I noticed online that a local dealership had the orange GTO. I went to see it......... WOWWWWWWWWWWWW. When I read Pontiac was coming out with orange I said ARG!

After looking at it in person..... Damn that is hot looking. Its gorgeous but then again I ain't seen one GTO that wasn't. :willy: 

If you guys get a chance to see one, ya got to check it out. The metallic really stands out on it. I was thinking of a trade but the wife is hooked on the silver, guess I'm stayin put..... for now.


----------



## dealernut (Oct 22, 2005)

GTO judge said:


> I noticed online that a local dealership had the orange GTO. I went to see it......... WOWWWWWWWWWWWW. When I read Pontiac was coming out with orange I said ARG!
> 
> After looking at it in person..... Damn that is hot looking. Its gorgeous but then again I ain't seen one GTO that wasn't. :willy:
> 
> If you guys get a chance to see one, ya got to check it out. The metallic really stands out on it. I was thinking of a trade but the wife is hooked on the silver, guess I'm stayin put..... for now.


 :agree I completely agree with you. My cyclone grey is looking rather bland now. BTW - Did you see it in the sunlight? If it was in the showroom then it did not do it justice. I sold one and saw it out there I thought I was going to take the car back from them.


----------



## JerseyGoat (Dec 2, 2005)

That color is stunning. The dealer i work for has a spice red in transport now. Cant wait to see that in person


----------



## Jeffs386 (Nov 1, 2005)

I saw the spice red and it didn't do anything for me,the Brazen is ok looks really good at sunset,I wish they would have gone with a more orange color instead of the goldish.....Holden really likes the metallic look huh?


----------



## johnebgoode (Oct 4, 2005)

dealernut said:


> The Brazen Orange color is the only way I would consider the 06. I am seriously thinking about trading up. Its such a geourgous color.

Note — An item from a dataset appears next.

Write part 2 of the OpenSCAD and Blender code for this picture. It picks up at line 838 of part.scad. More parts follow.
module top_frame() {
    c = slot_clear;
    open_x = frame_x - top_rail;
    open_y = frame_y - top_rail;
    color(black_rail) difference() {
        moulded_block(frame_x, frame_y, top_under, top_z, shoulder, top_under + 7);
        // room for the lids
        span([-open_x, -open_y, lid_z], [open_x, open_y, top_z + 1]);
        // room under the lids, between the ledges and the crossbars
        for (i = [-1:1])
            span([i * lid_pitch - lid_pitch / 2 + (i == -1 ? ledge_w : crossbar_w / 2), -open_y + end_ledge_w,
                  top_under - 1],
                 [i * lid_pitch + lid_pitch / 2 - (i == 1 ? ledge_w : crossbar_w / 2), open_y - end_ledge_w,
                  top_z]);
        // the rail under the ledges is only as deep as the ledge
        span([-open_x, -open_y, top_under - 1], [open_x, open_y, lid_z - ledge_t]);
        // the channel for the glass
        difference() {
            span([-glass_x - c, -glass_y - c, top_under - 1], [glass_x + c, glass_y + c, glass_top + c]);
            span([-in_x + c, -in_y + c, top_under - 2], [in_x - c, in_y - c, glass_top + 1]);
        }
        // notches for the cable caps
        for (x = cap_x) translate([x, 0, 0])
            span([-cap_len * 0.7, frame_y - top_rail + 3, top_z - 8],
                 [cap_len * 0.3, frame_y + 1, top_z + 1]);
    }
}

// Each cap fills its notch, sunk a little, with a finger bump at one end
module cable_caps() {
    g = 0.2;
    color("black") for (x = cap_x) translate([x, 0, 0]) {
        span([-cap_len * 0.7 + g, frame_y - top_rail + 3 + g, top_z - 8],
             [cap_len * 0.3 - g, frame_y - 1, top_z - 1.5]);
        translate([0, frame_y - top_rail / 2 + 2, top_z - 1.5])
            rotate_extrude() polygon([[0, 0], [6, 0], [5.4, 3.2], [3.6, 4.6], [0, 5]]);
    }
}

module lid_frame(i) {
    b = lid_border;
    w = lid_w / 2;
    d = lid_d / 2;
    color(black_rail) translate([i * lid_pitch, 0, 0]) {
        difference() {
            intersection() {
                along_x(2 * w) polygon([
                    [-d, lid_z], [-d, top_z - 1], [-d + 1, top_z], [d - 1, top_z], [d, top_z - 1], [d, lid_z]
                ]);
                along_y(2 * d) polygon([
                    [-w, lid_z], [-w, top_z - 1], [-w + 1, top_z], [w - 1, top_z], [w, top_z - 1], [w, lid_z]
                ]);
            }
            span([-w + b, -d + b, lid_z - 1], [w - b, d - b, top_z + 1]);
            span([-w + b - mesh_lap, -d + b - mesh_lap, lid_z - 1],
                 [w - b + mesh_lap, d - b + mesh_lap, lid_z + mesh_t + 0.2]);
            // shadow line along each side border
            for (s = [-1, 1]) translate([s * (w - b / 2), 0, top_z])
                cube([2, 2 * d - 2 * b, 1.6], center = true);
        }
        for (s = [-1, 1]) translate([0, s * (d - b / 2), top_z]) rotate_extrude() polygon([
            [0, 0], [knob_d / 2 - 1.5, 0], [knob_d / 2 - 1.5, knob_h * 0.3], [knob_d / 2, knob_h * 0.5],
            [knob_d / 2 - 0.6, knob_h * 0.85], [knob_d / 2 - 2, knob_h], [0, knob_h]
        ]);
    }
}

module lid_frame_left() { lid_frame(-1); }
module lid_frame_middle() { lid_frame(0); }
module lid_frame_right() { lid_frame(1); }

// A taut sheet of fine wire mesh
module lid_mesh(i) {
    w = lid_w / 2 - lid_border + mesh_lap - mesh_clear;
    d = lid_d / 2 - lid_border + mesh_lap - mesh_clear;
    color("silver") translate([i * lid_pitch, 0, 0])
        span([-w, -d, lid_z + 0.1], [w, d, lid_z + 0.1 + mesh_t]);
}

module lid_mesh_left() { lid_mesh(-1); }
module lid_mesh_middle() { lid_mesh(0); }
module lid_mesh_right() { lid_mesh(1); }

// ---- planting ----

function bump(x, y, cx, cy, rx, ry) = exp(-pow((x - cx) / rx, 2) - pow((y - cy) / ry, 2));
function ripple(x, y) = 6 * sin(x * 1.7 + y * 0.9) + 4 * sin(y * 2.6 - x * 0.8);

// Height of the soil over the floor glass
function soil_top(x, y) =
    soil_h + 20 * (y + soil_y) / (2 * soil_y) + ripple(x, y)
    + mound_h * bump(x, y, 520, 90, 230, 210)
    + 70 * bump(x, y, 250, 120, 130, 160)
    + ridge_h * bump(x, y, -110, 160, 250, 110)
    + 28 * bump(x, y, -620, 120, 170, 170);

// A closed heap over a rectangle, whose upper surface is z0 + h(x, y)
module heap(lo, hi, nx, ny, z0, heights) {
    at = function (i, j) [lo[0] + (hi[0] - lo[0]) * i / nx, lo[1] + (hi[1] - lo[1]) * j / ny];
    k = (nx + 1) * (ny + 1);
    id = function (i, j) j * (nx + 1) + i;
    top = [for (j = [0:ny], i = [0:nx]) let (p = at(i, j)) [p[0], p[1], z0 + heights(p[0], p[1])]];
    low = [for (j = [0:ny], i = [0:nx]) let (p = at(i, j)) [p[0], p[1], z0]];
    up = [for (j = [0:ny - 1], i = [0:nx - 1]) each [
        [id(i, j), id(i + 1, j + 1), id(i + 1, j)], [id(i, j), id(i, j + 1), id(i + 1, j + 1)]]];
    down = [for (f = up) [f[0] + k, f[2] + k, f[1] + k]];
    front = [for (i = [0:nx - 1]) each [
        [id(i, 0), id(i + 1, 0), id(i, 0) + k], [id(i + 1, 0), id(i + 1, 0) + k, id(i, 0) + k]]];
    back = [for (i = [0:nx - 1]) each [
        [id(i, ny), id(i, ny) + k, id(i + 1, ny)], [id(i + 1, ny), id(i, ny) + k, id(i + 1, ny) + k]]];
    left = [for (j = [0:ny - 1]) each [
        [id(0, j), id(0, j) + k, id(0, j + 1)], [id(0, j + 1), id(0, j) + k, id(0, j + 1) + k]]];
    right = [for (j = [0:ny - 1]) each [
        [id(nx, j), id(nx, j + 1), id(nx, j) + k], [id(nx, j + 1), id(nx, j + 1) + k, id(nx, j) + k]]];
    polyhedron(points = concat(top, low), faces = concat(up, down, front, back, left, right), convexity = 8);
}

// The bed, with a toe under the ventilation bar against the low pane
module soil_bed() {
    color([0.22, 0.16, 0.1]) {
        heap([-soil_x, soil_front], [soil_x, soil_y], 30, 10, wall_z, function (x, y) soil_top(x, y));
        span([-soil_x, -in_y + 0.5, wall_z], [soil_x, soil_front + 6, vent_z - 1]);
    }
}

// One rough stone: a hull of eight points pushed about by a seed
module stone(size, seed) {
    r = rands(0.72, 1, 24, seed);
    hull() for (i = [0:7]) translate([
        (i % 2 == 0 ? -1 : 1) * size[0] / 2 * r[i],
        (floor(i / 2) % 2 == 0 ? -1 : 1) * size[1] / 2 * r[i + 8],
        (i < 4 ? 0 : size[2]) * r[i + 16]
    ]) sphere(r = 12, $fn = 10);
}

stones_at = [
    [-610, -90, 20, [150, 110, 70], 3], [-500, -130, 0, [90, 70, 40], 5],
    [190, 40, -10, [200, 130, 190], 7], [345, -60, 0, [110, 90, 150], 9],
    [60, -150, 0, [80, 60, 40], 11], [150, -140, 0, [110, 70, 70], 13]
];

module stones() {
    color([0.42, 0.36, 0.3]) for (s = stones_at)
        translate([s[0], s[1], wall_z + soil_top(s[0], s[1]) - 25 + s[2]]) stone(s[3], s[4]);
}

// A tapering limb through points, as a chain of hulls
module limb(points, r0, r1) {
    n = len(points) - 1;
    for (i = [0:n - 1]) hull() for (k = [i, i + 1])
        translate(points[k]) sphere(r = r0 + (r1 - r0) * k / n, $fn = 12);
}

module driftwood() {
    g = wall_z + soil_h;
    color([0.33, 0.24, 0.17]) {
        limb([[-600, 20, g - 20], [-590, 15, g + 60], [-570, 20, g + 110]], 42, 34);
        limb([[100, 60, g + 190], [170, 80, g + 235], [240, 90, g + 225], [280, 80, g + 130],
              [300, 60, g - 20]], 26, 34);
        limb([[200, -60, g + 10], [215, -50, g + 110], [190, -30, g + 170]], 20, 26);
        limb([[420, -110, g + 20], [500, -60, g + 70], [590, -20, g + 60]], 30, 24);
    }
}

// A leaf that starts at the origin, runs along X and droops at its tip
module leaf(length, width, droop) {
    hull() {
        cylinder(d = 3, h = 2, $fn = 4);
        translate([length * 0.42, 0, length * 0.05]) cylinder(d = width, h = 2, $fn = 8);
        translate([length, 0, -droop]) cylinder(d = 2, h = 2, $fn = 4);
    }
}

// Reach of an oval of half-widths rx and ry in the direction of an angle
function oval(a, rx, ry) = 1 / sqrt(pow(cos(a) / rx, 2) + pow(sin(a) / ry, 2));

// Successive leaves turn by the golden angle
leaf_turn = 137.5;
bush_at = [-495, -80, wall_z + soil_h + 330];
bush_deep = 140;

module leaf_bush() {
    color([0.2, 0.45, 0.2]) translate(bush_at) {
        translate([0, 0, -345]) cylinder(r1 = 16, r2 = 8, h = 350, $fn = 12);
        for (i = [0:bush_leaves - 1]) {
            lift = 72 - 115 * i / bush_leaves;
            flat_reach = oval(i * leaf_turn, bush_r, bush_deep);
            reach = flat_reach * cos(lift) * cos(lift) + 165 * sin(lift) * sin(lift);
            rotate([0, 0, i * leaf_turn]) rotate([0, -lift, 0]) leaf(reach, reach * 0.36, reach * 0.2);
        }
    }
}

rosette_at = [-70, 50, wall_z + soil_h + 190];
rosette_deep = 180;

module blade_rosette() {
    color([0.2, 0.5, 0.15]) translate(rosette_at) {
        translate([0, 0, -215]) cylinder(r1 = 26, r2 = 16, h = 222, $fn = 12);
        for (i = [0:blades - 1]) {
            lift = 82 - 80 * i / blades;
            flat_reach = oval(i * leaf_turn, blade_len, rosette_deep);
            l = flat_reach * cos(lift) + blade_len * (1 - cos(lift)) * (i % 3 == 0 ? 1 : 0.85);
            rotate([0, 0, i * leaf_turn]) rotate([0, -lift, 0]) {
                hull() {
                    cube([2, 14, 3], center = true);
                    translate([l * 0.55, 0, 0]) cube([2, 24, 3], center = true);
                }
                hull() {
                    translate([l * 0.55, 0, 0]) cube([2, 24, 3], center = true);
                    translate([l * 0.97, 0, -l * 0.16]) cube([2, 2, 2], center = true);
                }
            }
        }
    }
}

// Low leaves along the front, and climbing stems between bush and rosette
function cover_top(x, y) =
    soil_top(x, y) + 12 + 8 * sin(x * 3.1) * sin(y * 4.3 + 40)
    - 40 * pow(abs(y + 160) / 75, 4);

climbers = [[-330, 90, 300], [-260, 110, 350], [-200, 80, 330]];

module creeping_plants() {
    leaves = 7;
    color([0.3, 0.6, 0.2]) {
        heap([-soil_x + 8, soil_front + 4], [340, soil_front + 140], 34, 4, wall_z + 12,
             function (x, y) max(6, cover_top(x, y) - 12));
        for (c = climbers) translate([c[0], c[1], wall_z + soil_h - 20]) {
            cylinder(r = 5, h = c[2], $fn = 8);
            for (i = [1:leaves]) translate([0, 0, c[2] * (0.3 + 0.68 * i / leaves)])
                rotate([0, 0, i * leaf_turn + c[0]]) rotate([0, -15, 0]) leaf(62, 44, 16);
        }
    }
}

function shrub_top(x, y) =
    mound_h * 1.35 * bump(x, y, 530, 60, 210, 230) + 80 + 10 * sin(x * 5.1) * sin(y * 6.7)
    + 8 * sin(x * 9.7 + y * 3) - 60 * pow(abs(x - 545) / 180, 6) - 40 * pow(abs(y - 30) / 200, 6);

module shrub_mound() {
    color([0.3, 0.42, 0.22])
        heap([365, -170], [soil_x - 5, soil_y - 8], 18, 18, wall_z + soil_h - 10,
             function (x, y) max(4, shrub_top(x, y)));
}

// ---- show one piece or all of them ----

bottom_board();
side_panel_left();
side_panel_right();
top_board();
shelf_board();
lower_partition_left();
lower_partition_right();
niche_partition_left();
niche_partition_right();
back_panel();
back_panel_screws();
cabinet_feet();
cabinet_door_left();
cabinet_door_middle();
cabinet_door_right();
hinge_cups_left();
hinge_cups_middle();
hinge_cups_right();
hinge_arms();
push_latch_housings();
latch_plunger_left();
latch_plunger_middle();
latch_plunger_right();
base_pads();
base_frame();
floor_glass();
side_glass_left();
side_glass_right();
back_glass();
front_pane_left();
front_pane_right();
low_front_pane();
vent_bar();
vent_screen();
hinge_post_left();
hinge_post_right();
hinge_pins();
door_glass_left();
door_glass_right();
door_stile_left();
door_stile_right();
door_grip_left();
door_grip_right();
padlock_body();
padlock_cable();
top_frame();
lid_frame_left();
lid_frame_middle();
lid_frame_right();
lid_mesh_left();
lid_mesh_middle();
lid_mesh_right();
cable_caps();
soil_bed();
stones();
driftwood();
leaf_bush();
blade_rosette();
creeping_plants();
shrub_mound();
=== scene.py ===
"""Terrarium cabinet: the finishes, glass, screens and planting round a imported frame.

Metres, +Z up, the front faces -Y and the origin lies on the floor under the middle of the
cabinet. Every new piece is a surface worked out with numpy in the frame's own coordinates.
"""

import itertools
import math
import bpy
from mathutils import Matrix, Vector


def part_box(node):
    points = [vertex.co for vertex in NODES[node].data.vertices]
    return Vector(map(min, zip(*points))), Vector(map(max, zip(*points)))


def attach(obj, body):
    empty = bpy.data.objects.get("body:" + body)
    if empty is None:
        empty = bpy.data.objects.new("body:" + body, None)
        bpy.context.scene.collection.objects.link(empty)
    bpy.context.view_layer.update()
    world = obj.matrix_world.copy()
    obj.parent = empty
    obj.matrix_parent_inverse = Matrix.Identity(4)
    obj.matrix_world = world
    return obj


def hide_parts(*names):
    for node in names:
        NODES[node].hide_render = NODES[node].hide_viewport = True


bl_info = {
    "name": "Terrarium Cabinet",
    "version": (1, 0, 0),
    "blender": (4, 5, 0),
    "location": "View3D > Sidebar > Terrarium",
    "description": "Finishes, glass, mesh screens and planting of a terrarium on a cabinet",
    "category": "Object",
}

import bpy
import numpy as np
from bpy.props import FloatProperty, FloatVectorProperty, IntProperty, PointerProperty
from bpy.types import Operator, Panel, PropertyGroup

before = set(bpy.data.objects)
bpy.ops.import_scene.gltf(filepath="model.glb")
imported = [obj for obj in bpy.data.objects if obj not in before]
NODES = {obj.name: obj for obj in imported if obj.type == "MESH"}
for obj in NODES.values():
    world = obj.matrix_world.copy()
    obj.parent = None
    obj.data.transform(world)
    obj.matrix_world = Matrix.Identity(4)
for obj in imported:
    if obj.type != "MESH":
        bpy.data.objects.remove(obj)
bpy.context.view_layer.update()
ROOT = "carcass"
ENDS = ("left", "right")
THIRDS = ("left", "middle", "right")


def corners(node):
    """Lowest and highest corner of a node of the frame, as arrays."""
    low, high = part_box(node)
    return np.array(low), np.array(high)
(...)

Abso freekin lutely.........!!!


----------



## Guest (Dec 21, 2005)

guess I really need to see this color in person.


----------



## Pennsylvania Goat (Jul 22, 2005)

My local dealer has an '05 Yellojacket Goat and simply can not move it.


----------



## Guest (Dec 21, 2005)

my local dealer STILL cant unload the blue auto on their lot. I told them if they drop the price to 25 I would buy today! No word yet.


----------



## Pennsylvania Goat (Jul 22, 2005)

big_mike said:


> auto


I see the problem. :rofl:


----------



## Guest (Dec 21, 2005)

you just wait til one of those weak-kneed autos pulls up next to you at a light and blows so much dirt all over your ride. You wont know what hit ya.

:rofl: :lol:


----------



## Pennsylvania Goat (Jul 22, 2005)

big_mike said:


> you just wait til one of those weak-kneed autos pulls up next to you at a light and blows so much dirt all over your ride. You wont know what hit ya.
> 
> :rofl: :lol:


That means after I dusted it, I came back to help the guy out after he blew his tranny and I accidently drove through some fluid. 

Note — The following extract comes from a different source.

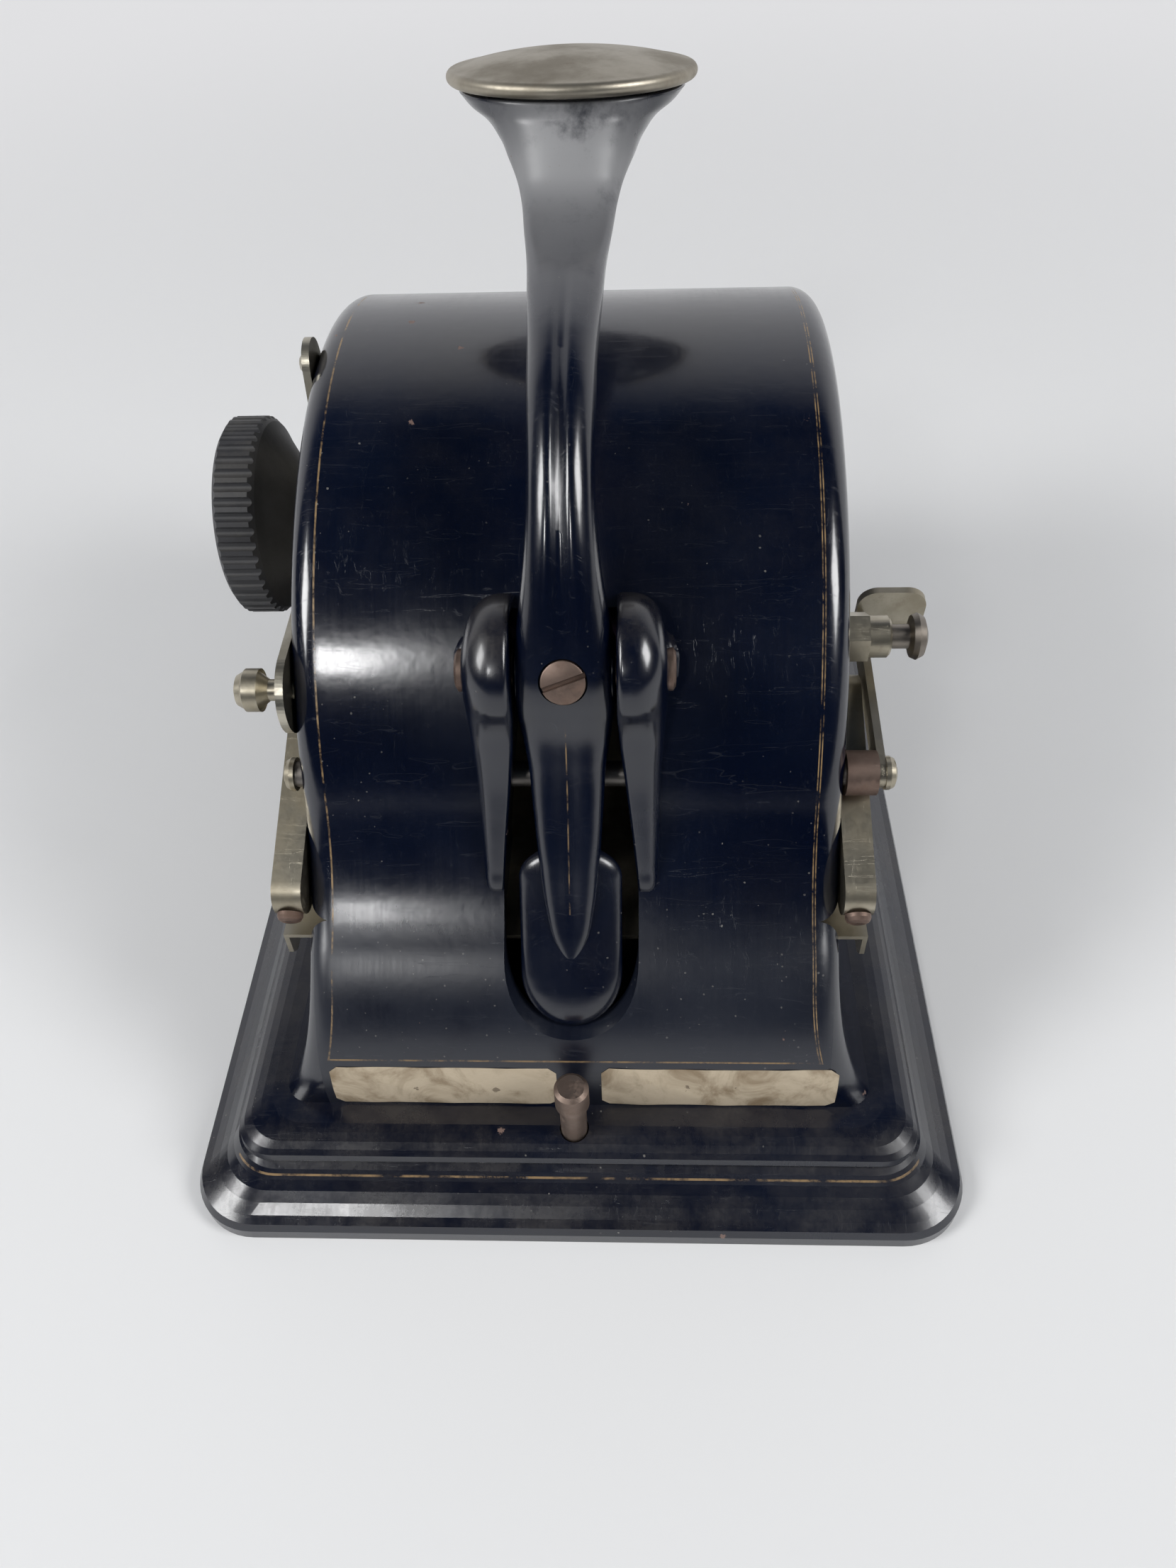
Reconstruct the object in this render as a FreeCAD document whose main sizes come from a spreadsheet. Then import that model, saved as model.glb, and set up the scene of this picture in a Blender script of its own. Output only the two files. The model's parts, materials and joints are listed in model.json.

Thats about the only way I see it happening! :cheers


----------



## Guest (Dec 21, 2005)

you mean after YOU burnt your clutch up trying to launch just perfectly. :lol:


----------



## Pennsylvania Goat (Jul 22, 2005)

big_mike said:


> you mean after YOU burnt your clutch up trying to launch just perfectly. :lol:


Why don't we just leave it at the only thing getting burnt and dirty is a horse with a blue oval.


----------



## Guest (Dec 21, 2005)

DEAL! :lol:


----------



## GTO JUDGE (May 14, 2005)

dealernut said:


> :agree I completely agree with you. My cyclone grey is looking rather bland now. BTW - Did you see it in the sunlight? If it was in the showroom then it did not do it justice. I sold one and saw it out there I thought I was going to take the car back from them.



The car was sitting in the sunlight, but it had the shipping paper over much of the car, (they must of just gotten it) but enough of the car was viewable. The cluster gauges were also orange. The red tag sale is the same price I paid for my 05' before the SAP was installed. So at best I would be looking at losing a few grand on a swap. 

The color is just gorgeous. Cyclone was my first choice of color but I wasn't going to pay an extra 1800 for paint, so silver was choice 2. I am still happy with the silver though.


----------